Bundeskanzlerin Merkel und Frankreichs Präsident Hollande haben zu mehr Solidarität in der EU aufgerufen. Ihr gemeinsamer historischer Auftritt im Europaparlament sollte diese Forderung unterstreichen. Merkel mahnte, die gemeinsamen europäischen Werte aktiv zu leben. "Wenn wir das missachten, verraten wir uns selbst."

07.10.2015
    Bundeskanzlerin Merkel und Frankreichs Präsident Hollande im Europaparlament.
    Bundeskanzlerin Merkel und Frankreichs Präsident Hollande haben in einem historischen Auftritt vor dem Europaparlament mehr Solidarität in Europa gefordert. (picture alliance / dpa / Patrick Seeger)
    Aus Sicht der Bundeskanzlerin und des französischen Staatspräsidenten braucht es ein starkes Europa, um die vielen verschiedenen Krisen zu bewältigen. Es brauche nicht weniger Europa, sondern mehr, betonten beide in ihren Reden.
    Im 25. Jahr nach der Deutschen Einheit sei Europa wieder in einer Zeit, in der große Herausforderungen zu bewältigen seien, sagte Angela Merkel: "Europa steht vor einer Bewährungsprobe historischen Ausmaßes." Im Fokus ihrer Rede stand dabei die Bewältigung der Flüchtlingskrise, wie auch unser Korrespondent Jörg Münchenberg berichtet.
    Die europäischen Staaten forderte Merkel auf, die Fluchtursachen zu bekämpfen - vor allem im Bürgerkriegsland Syrien. Der Schutz der Außengrenzen werde nur erfolgreich sein, "wenn wir die Krisen bewältigen, die an unserer Haustür stattfinden".
    Hollande warnt vor "totalem Krieg" im Nahen Osten
    Der französische Präsident sagte dazu, die Syrer bräuchten "eine andere Perspektive als Präsident Assad oder den IS". Er sprach sich dafür aus, dass alle europäischen Staaten Druck ausübten, um einen Übergang zur Demokratie in Syrien zu erwirken. Sollte Europa diesen Konflikt ignorieren, drohe sich der Krieg im Nahen Osten auszuweiten, sodass er Europa erreichen könne. Wörtlich warnte François Hollande vor einem "totalen Krieg" in der Region.
    Merkel und Hollande forderten außerdem, die europäischen Länder zu unterstützen, die zurzeit besonders viele Flüchtlinge aufnehmen, wie etwa Griechenland, Italien oder die Türkei. Die bisherige europäische Regelung zur Aufnahme von Flüchtlingen muss aus Sicht der Kanzlerin überarbeitet werden: "Seien wir ehrlich, das Dublin-Verfahren in seiner jetzigen Form, ist obsolet", so Merkel. Sie setze sich dafür ein, dass ein neues, faires System etabliert werde.

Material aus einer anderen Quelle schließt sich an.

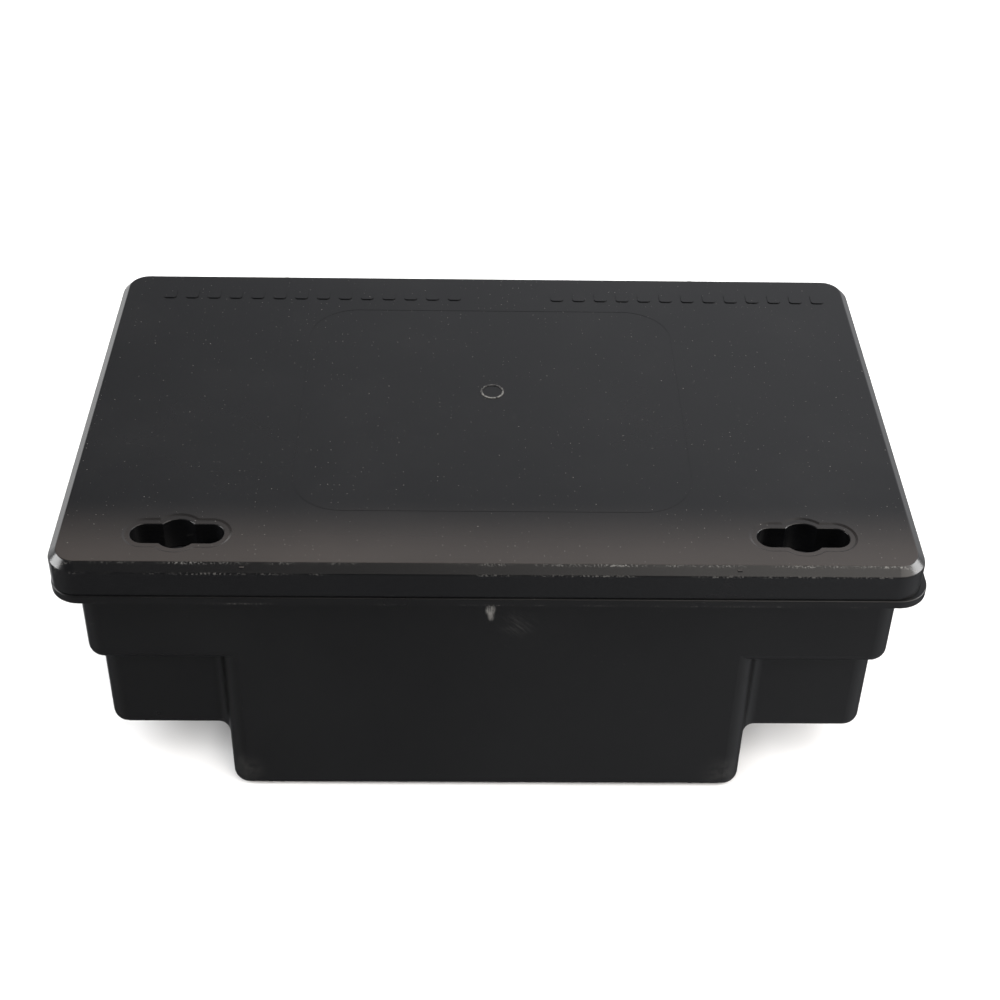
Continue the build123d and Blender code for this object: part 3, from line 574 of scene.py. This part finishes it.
def buildBlocks(node, s, seed):
    low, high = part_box(node)
    middle = (np.array(low) + np.array(high)) / 2
    rng = np.random.default_rng(seed)
    points, faces, start = [], [], 0
    for index in range(s["count"]):
        shift = (index - (s["count"] - 1) / 2) * (s["length"] + s["gap"])
        grid = blockGrid(rng, s, middle + np.array([shift, 0, 0]))
        points.append(grid.reshape(-1, 3))
        faces.append(ringFaces(grid.shape[0], grid.shape[1], start))
        start += grid.shape[0] * grid.shape[1]
    points, faces = np.concatenate(points), np.concatenate(faces)
    mesh = bpy.data.meshes.new(node + "_wax")
    mesh.vertices.add(len(points))
    mesh.vertices.foreach_set("co", points.astype(np.float32).ravel())
    mesh.loops.add(faces.size)
    mesh.loops.foreach_set("vertex_index", faces.astype(np.int32).ravel())
    mesh.polygons.add(len(faces))
    mesh.polygons.foreach_set("loop_start", np.arange(0, faces.size, 4, dtype=np.int32))
    mesh.polygons.foreach_set("use_smooth", np.ones(len(faces), dtype=bool))
    mesh.update(calc_edges=True)
    mesh.validate()
    mesh.materials.append(baitWax)
    piece = bpy.data.objects.new(node + "_wax", mesh)
    scene.collection.objects.link(piece)
    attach(piece, "tub")
    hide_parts(node)


for offset, row in enumerate(("front_bait_blocks", "rear_bait_blocks")):
    buildBlocks(row, blockSettings, blockSettings["seed"] + offset)
print("bait blocks built")

stageSettings = {
    "floorSize": 12.0, "floorColour": (0.86, 0.86, 0.86),
    "backdropRadius": 6.5, "backdropGlow": 0.97, "turns": 48, "rises": 24,
    "poleGap": 0.001, "lowest": 1.62,      # radians from straight up
}


def addFloor(s):
    half = s["floorSize"] / 2
    corners = [(-half, -half, 0), (half, -half, 0), (half, half, 0), (-half, half, 0)]
    mesh = bpy.data.meshes.new("floor")
    mesh.from_pydata(corners, [], [(0, 1, 2, 3)])
    floor = bpy.data.objects.new("floor", mesh)
    scene.collection.objects.link(floor)
    material, _, shader = newMaterial("floorPaper")
    shader.inputs["Base Color"].default_value = (*s["floorColour"], 1)
    shader.inputs["Roughness"].default_value = 0.9
    shader.inputs["Specular IOR Level"].default_value = 0.1
    mesh.materials.append(material)
    floor.visible_glossy = False


def addBackdrop(s):
    # point = radius * (sin b cos a, sin b sin a, cos b), from the top to just below level;
    # only the camera sees it
    turns = np.linspace(0, 2 * np.pi, s["turns"], endpoint=False)
    a, b = np.meshgrid(turns, np.linspace(s["poleGap"], s["lowest"], s["rises"]))
    points = np.stack([np.sin(b) * np.cos(a), np.sin(b) * np.sin(a), np.cos(b)], axis=-1)
    points = s["backdropRadius"] * points.reshape(-1, 3)
    faces = ringFaces(s["rises"], s["turns"], 0)[:-s["turns"]]
    mesh = bpy.data.meshes.new("backdrop")
    mesh.from_pydata(points.tolist(), [], faces.tolist())
    backdrop = bpy.data.objects.new("backdrop", mesh)
    scene.collection.objects.link(backdrop)
    material, _, shader = newMaterial("backdropPaper")
    shader.inputs["Base Color"].default_value = (0, 0, 0, 1)
    shader.inputs["Emission Color"].default_value = (1, 1, 1, 1)
    shader.inputs["Emission Strength"].default_value = s["backdropGlow"]
    shader.inputs["Specular IOR Level"].default_value = 0.0
    mesh.materials.append(material)
    for kind in ("diffuse", "glossy", "transmission", "volume_scatter", "shadow"):
        setattr(backdrop, "visible_" + kind, False)


addFloor(stageSettings)
addBackdrop(stageSettings)

skySettings = {
    "ambient": (0.066, 0.067, 0.072),
    # each softbox fades in between two cosines round its aim: strength * ease^power
    "softboxes": [
        {"name": "backSheet", "aim": (0.58, 0.72, 0.57), "edge": 0.45, "core": 1.02,
         "power": 1.0, "strength": 0.63, "colour": (0.98, 0.99, 1.03)},
        {"name": "frontRight", "aim": (0.551, -0.451, 0.702), "edge": 0.60, "core": 1.0,
         "power": 3.2, "strength": 3.6, "colour": (1.06, 1.0, 0.94)},
        {"name": "lowBackLeft", "aim": (-0.60, 0.77, -0.22), "edge": 0.80, "core": 0.95,
         "power": 1.0, "strength": 1.2, "colour": (1.0, 1.0, 1.0)},
        {"name": "lowBackRight", "aim": (0.60, 0.77, -0.22), "edge": 0.85, "core": 0.95,
         "power": 1.0, "strength": 0.3, "colour": (1.0, 1.0, 1.0)},
        {"name": "lowFrontLeft", "aim": (-0.75, -0.50, -0.43), "edge": 0.60, "core": 1.0,
         "power": 1.0, "strength": 0.12, "colour": (1.0, 1.0, 1.0)},
        {"name": "lowFrontRight", "aim": (0.70, -0.55, -0.46), "edge": 0.45, "core": 1.0,
         "power": 1.0, "strength": 0.34, "colour": (0.98, 0.99, 1.03)},
    ],
    "overhead": {"strength": 3.4, "angle": 70.0, "lean": (0.22, -0.12)},
    # two windows out to the sides, above the lid and turned to its ends;
    # power = radiance * pi * width * height
    "windows": [
        {"name": "leftWindow", "place": (-0.63, -0.09, 0.30), "aim": (-0.155, -0.09, 0.125)},
        {"name": "rightWindow", "place": (0.61, -0.09, 0.30), "aim": (0.155, -0.09, 0.125)},
    ],
    "windowSize": (0.36, 0.20), "windowRadiance": 11.0,
}


def addSky(s):
    world = bpy.data.worlds.new("studio")
    world.use_nodes = True
    tree = world.node_tree
    direction = addNode(tree, "ShaderNodeTexCoord").outputs["Generated"]
    ambient = dict(zip(("Red", "Green", "Blue"), s["ambient"]))
    total = addNode(tree, "ShaderNodeCombineColor", ambient).outputs[0]
    for box in s["softboxes"]:
        aim = tuple(Vector(box["aim"]).normalized())
        along = addNode(tree, "ShaderNodeVectorMath", {1: aim}, operation="DOT_PRODUCT")
        tree.links.new(direction, along.inputs[0])
        ease = ramp(tree, along.outputs["Value"], box["edge"], box["core"], 0.0, 1.0, box["power"] == 1.0)
        level = maths(tree, "MULTIPLY", maths(tree, "POWER", ease, box["power"]), box["strength"])
        tint = addNode(tree, "ShaderNodeVectorMath", {0: box["colour"]}, operation="SCALE")
        tree.links.new(level, tint.inputs["Scale"])
        joined = addNode(tree, "ShaderNodeVectorMath", operation="ADD")
        tree.links.new(total, joined.inputs[0])
        tree.links.new(tint.outputs[0], joined.inputs[1])
        total = joined.outputs[0]
    tree.links.new(total, tree.nodes["Background"].inputs["Color"])
    tree.nodes["Background"].inputs["Strength"].default_value = 1.0
    scene.world = world
    light = bpy.data.lights.new("overhead", "SUN")
    light.energy = s["overhead"]["strength"]
    light.angle = math.radians(s["overhead"]["angle"])
    lamp = bpy.data.objects.new("overhead", light)
    lamp.rotation_euler = (s["overhead"]["lean"][0], s["overhead"]["lean"][1], 0.0)
    lamp.location = (0.0, 0.0, 1.5)
    lamp.visible_glossy = False
    scene.collection.objects.link(lamp)
    width, height = s["windowSize"]
    for window in s["windows"]:
        light = bpy.data.lights.new(window["name"], "AREA")
        light.shape = "RECTANGLE"
        light.size, light.size_y = width, height
        light.energy = s["windowRadiance"] * math.pi * width * height
        lamp = bpy.data.objects.new(window["name"], light)
        lamp.location = window["place"]
        sight = Vector(window["aim"]) - Vector(window["place"])
        lamp.rotation_euler = sight.to_track_quat("-Z", "Y").to_euler()
        lamp.visible_camera = False
        scene.collection.objects.link(lamp)


addSky(skySettings)
scene.view_settings.view_transform = "Standard"
print("stage lit")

    Mit den bisher nach Europa gekommenen Flüchtlinge müssen die EU-Länder aus Sicht von Merkel verantwortungsvoll umgehen. Zwar könne man "mit gutem Recht" erwarten, dass sich die Menschen integrieren und die jeweilige Landessprache lernen, aber man müsse ihnen mit Respekt begegnen und humanitäre Mindeststandards bei der Unterbringung der Menschen erfüllen.
    Merkel mahnt, europäische Werte zu achten
    Immer wieder beschworen Merkel und Hollande Werte wie Solidarität und Verantwortung der EU-Mitgliedsstaaten untereinander. Eine Rückkehr zum nationalstaatlichen Denken lehnten sie ab.
    Wenn die EU ihre Werte missachte, dann "verraten wir uns selbst", sagte Merkel. Wenn die EU diese Werte aber beachte, dann werde sie die Bewährungsprobe bestehen. Aus den aktuellen Krisen könne Europa ökonomisch und gesellschaftlich gestärkt hervorgehen.
    Der gemeinsame Auftritt von Holland und Merkel im Europaparlament ist historisch. Der letzte gemeinsame Auftritt eines deutschen Regierungschefs und eines französischen Präsidenten in Straßburg liegt fast 26 Jahre zurück. Wenige Tage nach dem Fall der Mauer hatten Helmut Kohl und François Mitterand zu den Abgeordneten gesprochen.